River management response to multi-decade changes in timing of reservoir inflows, Columbia River Basin, USA

Publications Type: 
Journal Article
Publication Number: 

Jones, Julia A.; Hammond, John C. 2020. River management response to multi-decade changes in timing of reservoir inflows, Columbia River Basin, USA. Hydrological Processes. 34(25): 4814-4830. doi:https://doi.org/10.1002/hyp.13910


Around the world, long-term changes in the timing and magnitude of streamflow are testing the ability of large managed water resource systems constructed in the 20th century to continue to meet objectives in the 21st century. Streamflow records for unregulated rivers upstream of reservoirs can be combined with records downstream of reservoirs using a paired-watershed framework and concepts of water resource system performance to assess how reservoir management has responded to long-term change.

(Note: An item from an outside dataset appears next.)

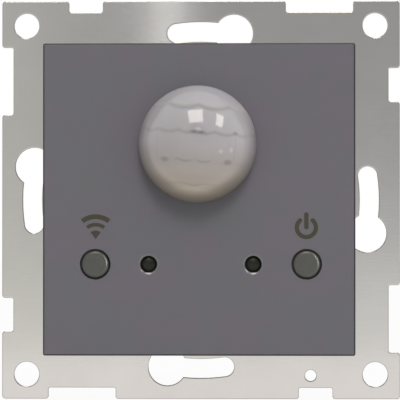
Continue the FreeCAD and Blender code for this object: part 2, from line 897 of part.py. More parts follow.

Using publicly available data, this study quantified how the intra-annual timing of inflows and outflows of 25 major reservoirs has shifted, how management has responded, and how this has influenced reliability and vulnerability of the water resource system in the 668,000 km2 Columbia River basin from 1950 to 2012. Reservoir inflows increased slightly in early spring and declined in late spring to early fall, but reservoir outflows increased in late summer from 1950 to 2012. Average inflows to reservoirs in the low flow period exceeded outflows in the 1950s, but inflows are now less than outflows. Reservoirs have increased hedging, that is, they have stored more water during the spring, in order to meet the widening gap between inflows and outflows during the summer low flow period. For a given level of reliability (the fraction of time flow targets were met), vulnerability (the maximum departure from the flow target) was greater during periods with lower than average inflows. Thus, the water management system in this large river basin has adjusted to multi-decade trends of declining inflows, but vulnerability, that is, the potential for excess releases in spring and shortfalls in summer, has increased. This study demonstrates the value of combining publicly available historical data on streamflow with concepts from paired-watershed analyses and metrics of water resource performance to detect, evaluate, and manage water resource systems in large river basins.